WORK TO DO: Repeat the full listing, word for word.

DATA SEGMENT:
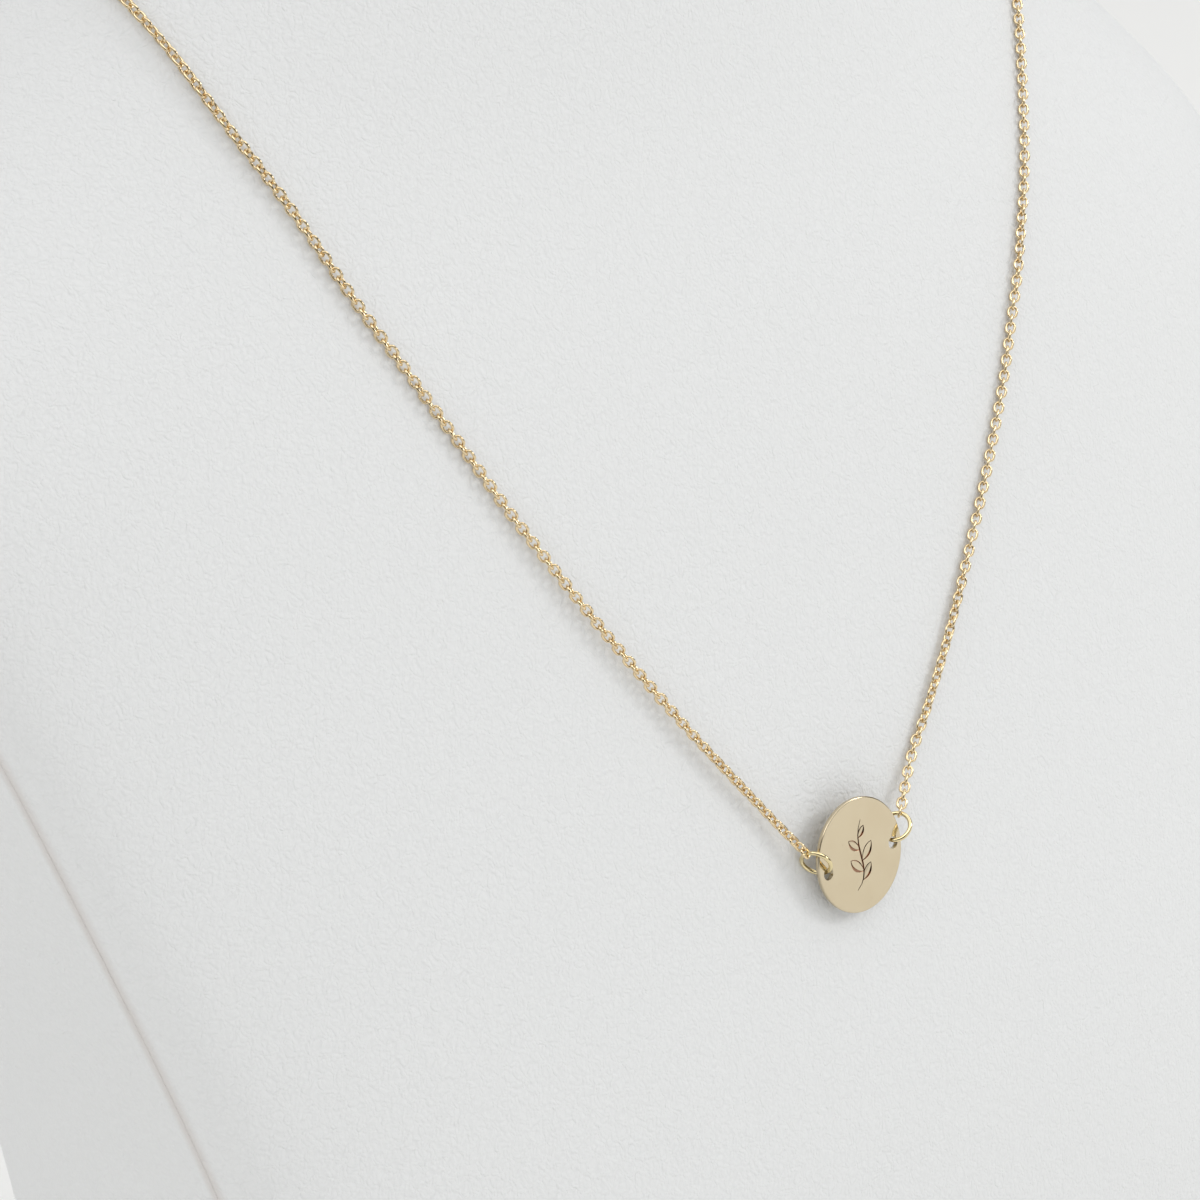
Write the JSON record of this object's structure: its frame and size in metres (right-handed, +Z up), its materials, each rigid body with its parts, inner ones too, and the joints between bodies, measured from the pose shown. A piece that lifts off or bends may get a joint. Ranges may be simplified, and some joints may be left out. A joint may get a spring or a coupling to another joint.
{
  "type": "initial pendant necklace on a neck bust",
  "caption": "Fine cable chain necklace with a small round disc held between two strands by jump rings, laid on a plain leatherette neck bust.",
  "frame": {"origin": "middle of the bust's flat base, below the middle of its whole width and depth", "axes": "+Z up the bust, -Y out of its chest towards the viewer, +X to the viewer's right"},
  "size_m": [0.187, 0.1204, 0.25],
  "materials": {
    "leatherette": "matte white, fine wavy grain",
    "gold": "polished pale yellow gold"
  },
  "bodies": {
    "root": {"bust_front": "leatherette", "bust_back": "leatherette", "disc": "gold", "jump_ring_left": "gold", "jump_ring_right": "gold", "chain_left": "gold", "chain_right": "gold", "clasp": "gold", "end_ring": "gold"}
  },
  "joints": []
}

WRITTEN SOLUTION:
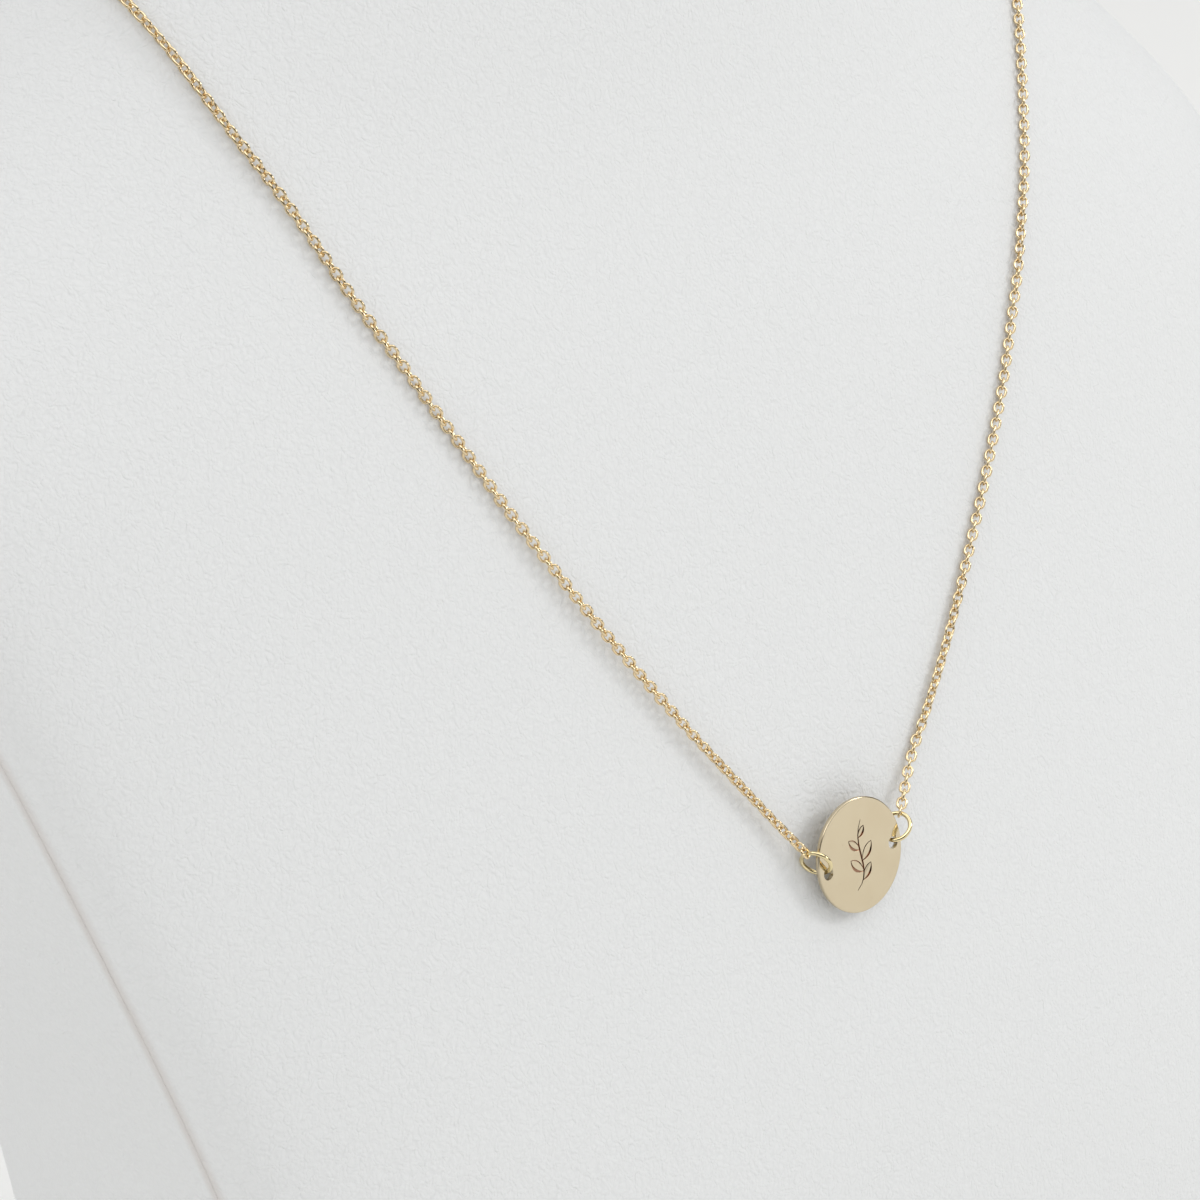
Write the JSON record of this object's structure: its frame and size in metres (right-handed, +Z up), its materials, each rigid body with its parts, inner ones too, and the joints between bodies, measured from the pose shown. A piece that lifts off or bends may get a joint. Ranges may be simplified, and some joints may be left out. A joint may get a spring or a coupling to another joint.
{
  "type": "initial pendant necklace on a neck bust",
  "caption": "Fine cable chain necklace with a small round disc held between two strands by jump rings, laid on a plain leatherette neck bust.",
  "frame": {"origin": "middle of the bust's flat base, below the middle of its whole width and depth", "axes": "+Z up the bust, -Y out of its chest towards the viewer, +X to the viewer's right"},
  "size_m": [0.187, 0.1204, 0.25],
  "materials": {
    "leatherette": "matte white, fine wavy grain",
    "gold": "polished pale yellow gold"
  },
  "bodies": {
    "root": {"bust_front": "leatherette", "bust_back": "leatherette", "disc": "gold", "jump_ring_left": "gold", "jump_ring_right": "gold", "chain_left": "gold", "chain_right": "gold", "clasp": "gold", "end_ring": "gold"}
  },
  "joints": []
}